Let's call 'node a' the working one, and 'node b' the not working one.
Here's my scenario :
OS: Rocks Linux 6.1 ( Centos 6.5 x86_64 )
MPI: Stock Centos rpm. 'ompi_info' output below:
package:Open MPI mockbu...@c6b8.bsys.dev.centos.org Distribution
ompi:version:full:1.5.4
ompi:version:svn:r25060
ompi:version:release_date:Aug 18, 2011
orte:version:full:1.5.4
orte:version:svn:r25060
orte:version:release_date:Aug 18, 2011
opal:version:full:1.5.4
opal:version:svn:r25060
opal:version:release_date:Aug 18, 2011
ident:1.5.4
PATH:
/usr/lib64/openmpi/bin:/usr/lib64/qt-3.3/bin:/usr/local/sbin:/usr/local/bin:/sbin:/bin:/usr/sbin:/usr/bin:/opt/ganglia/bin:/opt/ganglia/sbin:/usr/java/latest/bin:/opt/maui/bin:/opt/torque/bin:/opt/torque/sbin:/opt/rocks/bin:/opt/rocks/sbin:/root/bin
LD_LIBRARY_PATH: /usr/lib64/openmpi/lib
OpenFabrics: Stock centos rpm
libibumad-1.3.8-1.el6.x86_64
libibmad-1.3.9-1.el6.x86_64
libibverbs-utils-1.1.7-1.el6.x86_64
libibverbs-1.1.7-1.el6.x86_64
librdmacm-1.0.17-1.el6.x86_64
infinipath-psm-3.0.1-115.1015_open.2.el6.x86_64
ulimit -l :
'unlimited' in both nodes
Here's where things get interesting.
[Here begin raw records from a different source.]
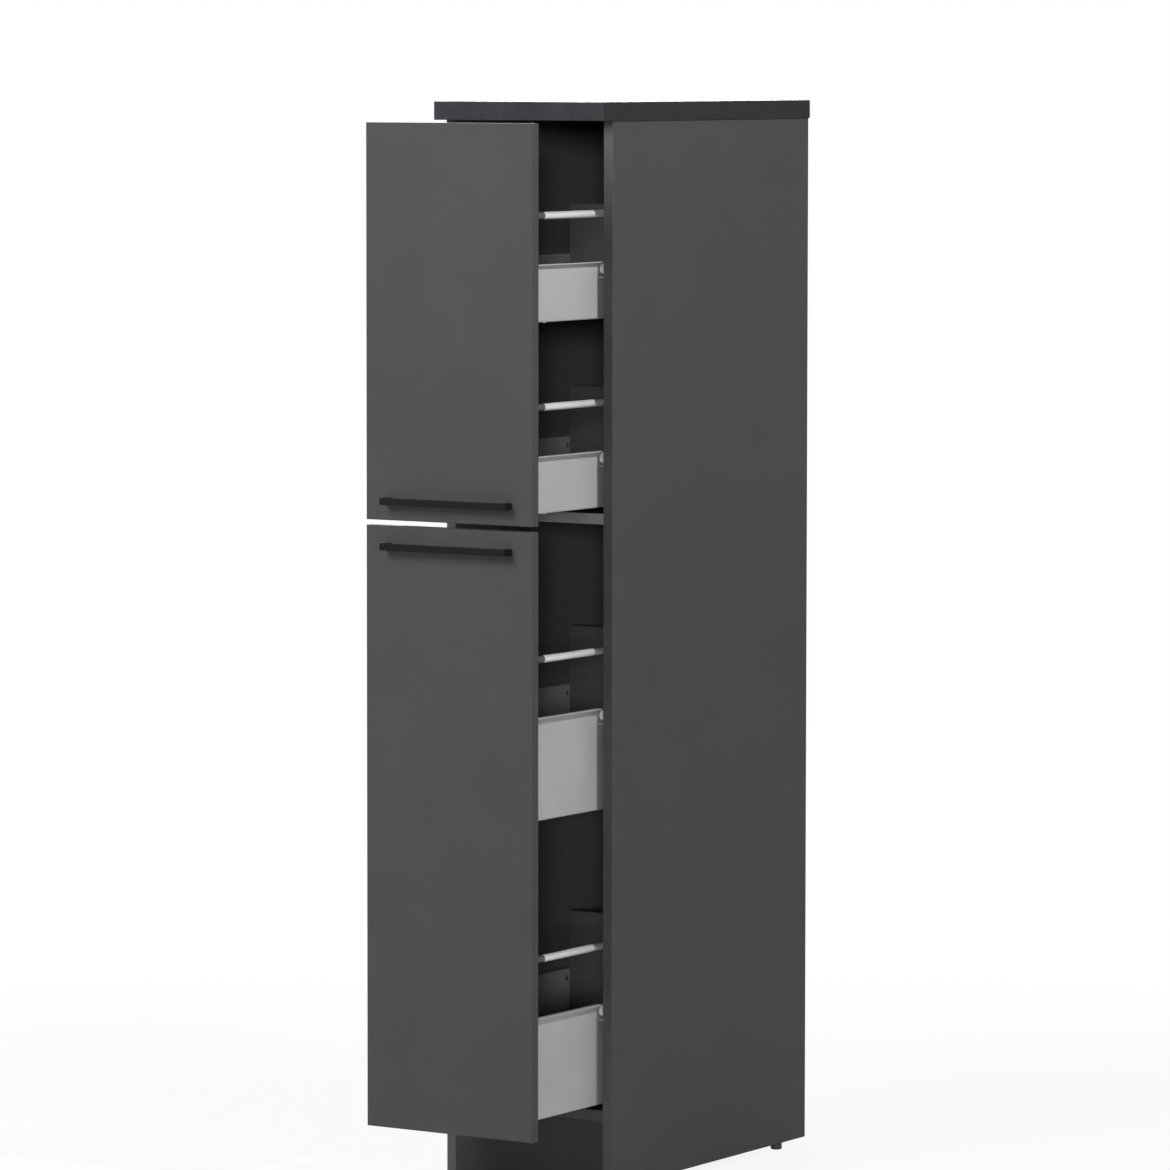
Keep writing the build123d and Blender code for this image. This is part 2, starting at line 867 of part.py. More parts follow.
def rail_fittings(pullout):
    """Front sockets and rear holders of the rails."""
    spigot_radius = rail_radius - rail_wall - rail_play
    holder_height = holder_plate_drop + holder_plate_rise
    with BuildPart() as fittings:
        for tray in pullouts[pullout]:
            z = trays[tray][0] + trays[tray][2]
            front = [facing(rail_x, front_inner, z, (0, 1, 0))]
            rod(front, socket_flange_radius, socket_flange_thickness)
            rod(front, rail_radius, socket_length)
            rod(front, spigot_radius, socket_length + socket_spigot_length)
            with BuildSketch(upright(tray_back_front)):
                with Locations((rail_x, z - holder_plate_drop)):
                    Rectangle(2 * holder_radius, holder_height, align=(Align.CENTER, Align.MIN))
            extrude(amount=holder_plate_thickness)
            back = [facing(rail_x, rail_end, z, (0, -1, 0))]
            rod(back, holder_radius, holder_grip)
            drill(moved(back, holder_grip), rail_radius + rail_play, holder_grip)
    return fittings.part


def front_brackets(pullout):
    """Steel angles that tie each tray side to the front."""
    with BuildPart() as brackets:
        for tray in pullouts[pullout]:
            low, high = bracket_limits(tray)
            for side in both_sides:
                with BuildSketch(level(low)):
                    x = side * (tray_inner - bracket_flange / 2)
                    with Locations((x, front_inner + bracket_sheet / 2)):
                        Rectangle(bracket_flange, bracket_sheet)
                    x = side * (tray_inner - bracket_sheet / 2)
                    with Locations((x, front_inner + bracket_tongue / 2)):
                        Rectangle(bracket_sheet, bracket_tongue)
                extrude(amount=high - low)
            drill(bracket_screw_places(tray), screw_radius + screw_play, bracket_sheet)
    return brackets.part


def front_panel(pullout):
    """A full front with the holes for its handle and its brackets."""
    low, high = front_limits[pullout]
    with BuildPart() as front:
        add(slab(front_width, front_outer, front_inner, low, high))
        outer_edges = front.faces().sort_by(Axis.Y)[0].edges()
        chamfer(outer_edges, edge_round)
        handle_screws = handle_screw_places(pullout)
        drill(handle_screws, handle_screw_radius + screw_play, board)
        drill(handle_screws, handle_screw_head_radius + fixing_play, handle_screw_head_thickness)
        bracket_screws = joined(bracket_screw_places(tray) for tray in pullouts[pullout])
        drill(moved(bracket_screws, -bracket_sheet), screw_radius + screw_play,
              bracket_screw_length - bracket_sheet)
    return front.part


def handle(pullout):
    """A bow handle: a bar with a square post at each end."""
    middle = handle_height_on_front(pullout)
    bar_back = handle_projection - handle_depth
    half = handle_length / 2
    with BuildPart() as bow:
        with BuildSketch(level(middle - handle_height / 2)):
            with Locations((0, front_outer - handle_projection + handle_depth / 2)):
                Rectangle(handle_length, handle_depth)
            for side in both_sides:
                with Locations((side * (half - handle_post_width / 2), front_outer - bar_back / 2)):
                    Rectangle(handle_post_width, bar_back)
        extrude(amount=handle_height)
        fillet(bow.faces().sort_by(Axis.Y)[0].edges(), handle_edge_round)
        drill(moved(handle_screw_places(pullout), -board), handle_screw_radius + screw_play,
              handle_screw_in_post)
    return bow.part


def pullout_screws(pullout):
    """The screws of one pull-out: handle, brackets, bases and back boards."""
    handles = handle_screw_places(pullout)
    shank_length = board + handle_screw_in_post
    head_thickness = handle_screw_head_thickness
    with BuildPart() as screws:
        rod(moved(handles, -shank_length), handle_screw_radius, shank_length)
        rod(moved(handles, -head_thickness), handle_screw_head_radius, head_thickness)
        for tray in pullouts[pullout]:
            wood_screws(base_screw_places(tray) + back_screw_places(tray), short_screw_length)
            wood_screws(bracket_screw_places(tray), bracket_screw_length)
    return screws.part


# Write every piece

os.makedirs("parts", exist_ok=True)

save(side_panel(-1), "side_panel_left")
save(side_panel(1), "side_panel_right")
for shelf_name in shelf_boards:
    save(shelf_board(shelf_name), shelf_name)
save(rear_traverse(), "rear_traverse")
save(back_panel(), "back_panel")
save(plinth_panel(), "plinth_panel")
save(worktop(), "worktop")
save(glide_feet(), "glide_feet")
save(glide_nails(), "glide_nails")
save(carcass_dowels(), "carcass_dowels")
save(cam_fittings(), "cam_fittings")
save(carcass_screws(), "carcass_screws")
save(wall_bracket(), "wall_bracket")
save(runner_roller_pins(), "runner_roller_pins")

for tray_name in trays:
    save(runner_pair(tray_name), f"{tray_name}_runners")
    front_z = front_roller_height(tray_name)
    front_pair = roller_pair(front_roller_x, front_roller_radius, front_roller_y, front_z)
    save(front_pair, f"{tray_name}_front_rollers")
    rear_z = rear_roller_height(tray_name)
    rear_pair = roller_pair(rear_roller_x, rear_roller_radius, rear_roller_y, rear_z)
    save(rear_pair, f"{tray_name}_rear_rollers")
    save(tray_side(tray_name, -1), f"{tray_name}_side_left")
    save(tray_side(tray_name, 1), f"{tray_name}_side_right")
    save(tray_base(tray_name), f"{tray_name}_base")
    save(tray_back(tray_name), f"{tray_name}_back")
    save(tray_rail(tray_name), f"{tray_name}_rail")

for pullout_name in pullouts:
    save(front_panel(pullout_name), f"{pullout_name}_front")
    save(handle(pullout_name), f"{pullout_name}_handle")
    save(front_brackets(pullout_name), f"{pullout_name}_front_brackets")
    save(rail_fittings(pullout_name), f"{pullout_name}_rail_fittings")
    save(tray_roller_pins(pullout_name), f"{pullout_name}_roller_pins")
    save(pullout_screws(pullout_name), f"{pullout_name}_pullout_screws")
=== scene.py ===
# %% [markdown]
# This lesson dresses a narrow pull-out column cabinet: a graphite carcass under a slate-look
# worktop, with two tall fronts that pull out four steel-sided trays. The shapes come from a packed
# CAD model and stay as they are, so the lesson is about finishes, light and the camera. Everything
# is in metres, -Y points at the person who opens the fronts, and the floor is at Z = 0.

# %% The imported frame
import math

import bpy
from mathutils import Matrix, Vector


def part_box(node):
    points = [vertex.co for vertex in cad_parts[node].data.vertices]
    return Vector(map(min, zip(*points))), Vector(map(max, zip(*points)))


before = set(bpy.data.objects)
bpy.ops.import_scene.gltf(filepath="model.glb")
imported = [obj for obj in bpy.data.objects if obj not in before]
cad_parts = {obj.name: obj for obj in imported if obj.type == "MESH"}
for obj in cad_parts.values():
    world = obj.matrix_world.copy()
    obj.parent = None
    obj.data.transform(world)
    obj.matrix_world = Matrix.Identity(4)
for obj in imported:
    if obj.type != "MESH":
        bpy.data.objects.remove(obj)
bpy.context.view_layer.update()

# %% [markdown]
# A real finish is never one flat colour. It could be painted as an image, but an image has to be
# unwrapped and blurs close up, so each finish here is a Principled shader with a few noises in
# front of it. Two small helpers add nodes and join them, which keeps each recipe short. A value
# that is the same all over a piece is set on the shader's own socket.

# %% Nodes and links


def shader_of(finish):
    return finish.node_tree.nodes["Principled BSDF"]


def start_finish(name, roughness, specular, metallic=0.0):
    """A new material, with the shader's even values set on its own sockets."""
    finish = bpy.data.materials.new(name)
    finish.use_nodes = True
    shader = shader_of(finish)
    shader.inputs["Roughness"].default_value = roughness
    shader.inputs["Specular IOR Level"].default_value = specular
    shader.inputs["Metallic"].default_value = metallic
    return finish


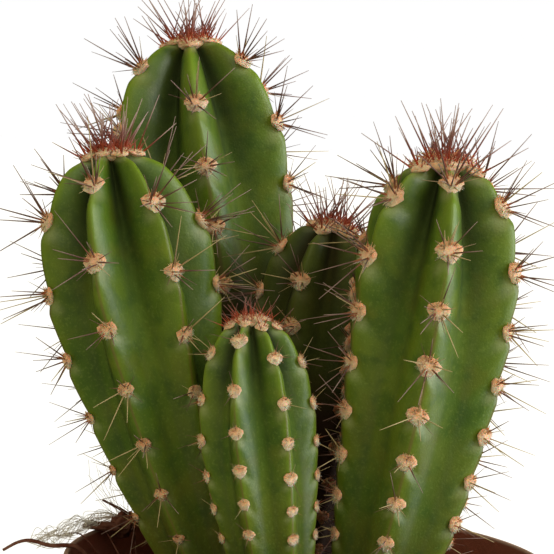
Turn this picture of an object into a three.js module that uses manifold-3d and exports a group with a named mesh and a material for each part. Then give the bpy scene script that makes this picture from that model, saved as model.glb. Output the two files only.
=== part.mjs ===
// A potted tall cactus: five ribbed stems, their woolly crowns, a thin plastic pot, soil and a few dry roots.
// Millimetres, +Z up, -Y is the front. The origin is the centre of the pot's flat base, on the ground.

import * as THREE from "three";
import { mergeVertices } from "three/addons/utils/BufferGeometryUtils.js";
import Module from "manifold-3d";

const wasm = await Module();
wasm.setup();

const GAP = 0.35; // clearance between pieces that rest in each other
const SLACK = 0.65; // clearance where one faceted wall faces another
const { lerp, clamp, degToRad } = THREE.MathUtils;

// The pot: a 17 cm nursery pot.
const POT = {
  height: 150,
  rimRadius: 85,
  baseRadius: 62,
  wall: 1.6,
  floor: 2.2,
  bandHeight: 14,
  bandStep: 2.4,
  corner: 1.5,
  sides: 36,
};
const DRAINS = { count: 6, ring: 44, radius: 5, sides: 8 };

// The soil: its surface rolls a little, and the stems' feet go down into it.
const SOIL = { top: 133, relief: 1.2, rings: 4 };
const BURIED = 16;

// The stems. foot and apex are the ends of the axis above the soil, bow is how far the axis bends to +X at
// mid-height, belly is the largest radius over the rib crests, dome is the height of the rounded top, and the
// stem thins from the belly to footRadius with the power taper. turn is the bearing of the front rib in degrees
// from -Y towards +X, and twist is how far the ribs turn by the foot. starts are the depths under the apex of
// each rib's first areole, from the front rib round by +X, and areoleGap is the spacing at the apex and foot.
const STEMS = [
  {
    place: "front_left",
    foot: [-27, -14],
    apex: [-73, -14, 289.4],
    bow: -4.6,
    belly: 29.3,
    dome: 46,
    footRadius: 12.5,
    taper: 1,
    ribs: 7,
    turn: -15,
    twist: 0,
    valley: 0.28,
    starts: [9.6, 17.8, 27.2, 14, 24, 12, 19.4],
    areoleGap: [24.3, 11.8],
    crown: [9, 4],
  },
  {
    place: "back_left",
    foot: [-31, 50],
    apex: [-51.4, 56, 327.3],
    bow: 0.5,
    belly: 35,
    dome: 52,
    footRadius: 16,
    taper: 2,
    ribs: 6,
    turn: 0.5,
    twist: 28,
    valley: 0.28,
    starts: [23, 9.1, 20, 12, 24, 9.1],
    areoleGap: [22.7, 16],
    crown: [11.5, 5],
  },
  {
    place: "right",
    foot: [21, -22],
    apex: [39, -24, 291.3],
    bow: 4,
    belly: 29.3,
    dome: 47,
    footRadius: 14.4,
    taper: 1.8,
    ribs: 6,
    turn: 7.5,
    twist: -19,
    valley: 0.28,
    starts: [6.5, 13.2, 9, 18, 9.5, 12],
    areoleGap: [20.8, 10.7],
    crown: [10.5, 5],
  },
  {
    place: "front_small",
    foot: [-8, -38],
    apex: [-22.5, -42, 239],
    bow: -1.3,
    belly: 19,
    dome: 38,
    footRadius: 9.5,
    taper: 1.5,
    ribs: 7,
    turn: -19,
    twist: 0,
    valley: 0.22,
    starts: [6, 11.8, 15, 9, 17, 12.5, 10.4],
    areoleGap: [15.2, 5.8],
    crown: [7, 3.5],
  },
  {
    place: "middle_back",
    foot: [-7, 12],
    apex: [3.5, 14, 266.4],
    bow: -2,
    belly: 21.7,
    dome: 34,
    footRadius: 12.5,
    taper: 1.6,
    ribs: 6,
    turn: -24,
    twist: 0,
    valley: 0.26,
    starts: [20, 18, 11, 19, 13, 11.1],
    areoleGap: [16.3, 10],
    crown: [8, 4],
  },
];

const VALLEY_AT_FOOT = 0.25; // the valleys' share of their depth that is left at the foot
const FLANK = 0.27; // where a rib's flank columns lie, as a share of the rib's width
const LEAST_GAP = 8.5; // areoles are no closer than this
const DOME_ROWS = 2; // gaps between areoles, from the tip, that have a row of points between them
const PAD = { height: 1.5, atFoot: 0.6 }; // atFoot: the share of a pad's radius that is left at the foot
const NEEDLE = { radius: 0.55, clear: 1.3, steps: 12 };
const CENTRAL_SPINE = [13, 21];
const RADIAL_SPINE = [6, 9];
const THREE_SPINES_TO = 60; // depth under the apex down to which each areole has three spines, then two
const CROWN_SPINE = [12, 19];
const CROWN_SPINES = 14;
const CROWN_SUNK = 0.8; // share of the wool cap's height that sits in the stem
const GOLDEN_ANGLE = Math.PI * (3 - Math.sqrt(5));

// One dry twig and three rootlets, from a knot on the soil out over the left rim.
const ROOT_KNOT = new THREE.Vector3(-62, 6, 137);
const ROOT_KNOT_RADIUS = 3;
const ROOTS = [
  {
    radius: 0.9,
    route: [
      [-72, 3, 142],
      [-80, 1, 150.2],
      [-84.6, 0, 151.9],
      [-91, -1, 152.3],
      [-98, -3, 152.2],
      [-106, -4, 149.5],
    ],
  },
  { radius: 0.5, route: [[-70, 12, 141], [-78.5, 16, 149.5], [-82.6, 18.5, 151.6], [-88, 21, 150.6]] },
  { radius: 0.5, route: [[-66, 20, 141], [-72.5, 30, 148.6], [-75.5, 34.2, 151.9], [-80, 36, 152.8]] },
  { radius: 0.5, route: [[-62, 24, 140], [-64, 40, 147], [-67, 48.5, 151.8], [-73, 54, 151.4]] },
];

// A random draw that gives the same numbers each run.
function seeded(seed) {
  let state = seed;
  return () => {
    state = (state * 1664525 + 1013904223) % 4294967296;
    return state / 4294967296;
  };
}

function bareMesh(geometry) {
  const bare = geometry.clone();
  bare.deleteAttribute("normal");
  bare.deleteAttribute("uv");
  return mergeVertices(bare, 1e-4);
}

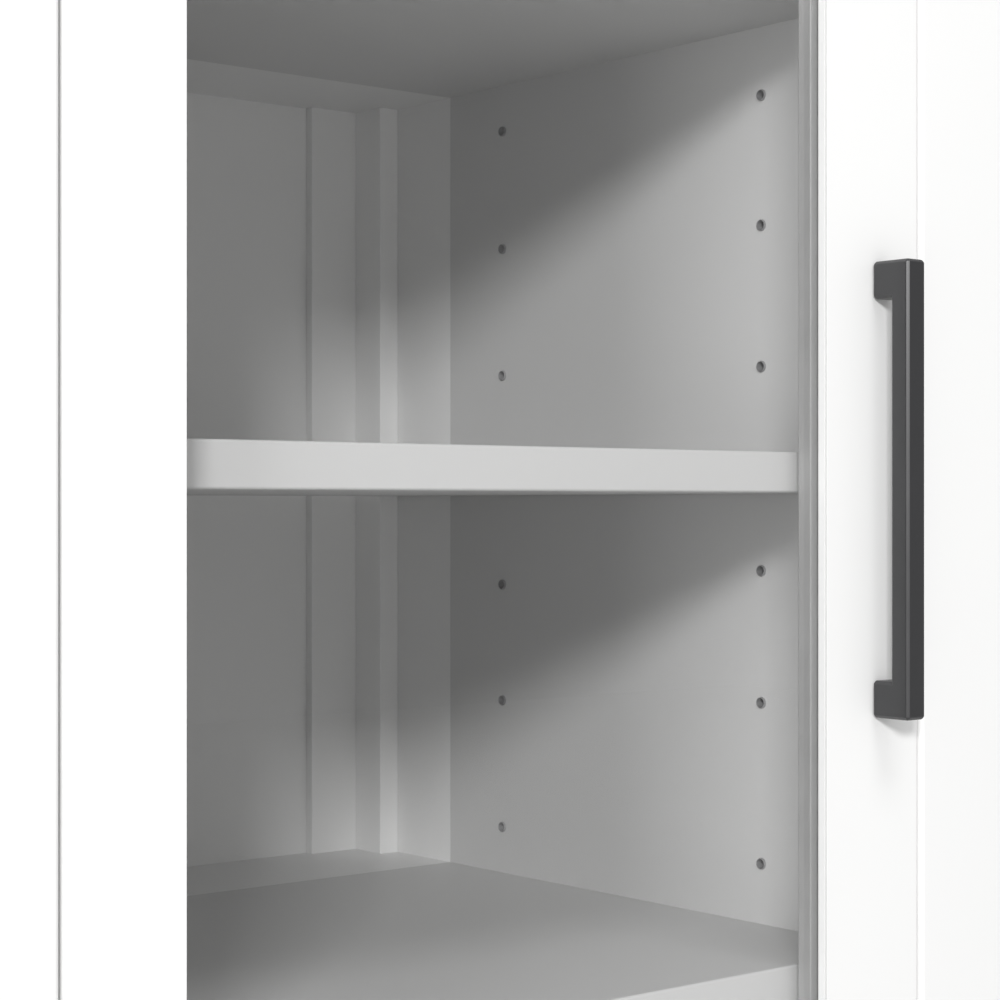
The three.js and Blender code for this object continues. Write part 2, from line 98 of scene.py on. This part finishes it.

On all nodes with qlogic HCA,
'ibv_devinfo' does not outputs what is expected, only :
"libibverbs: Warning: no userspace device-specific driver found
for /sys/class/infiniband_verbs/uverbs0
No IB devices found"
But i've successfully ran tests on 'node a' , like IMB ping and hello
world, from other working nodes of the cluster, so despite the output of
'ibv_devinfo', 'node a' HCA is working.
I can run 'hello world' from 'node b' to 'node a' without problems,
but the opposite does not work.
So this is my question: why only 'node b' HCA is not working ?
Is there any other tests i can make to get closer to the source of the
problem ?
TIA
Fabricio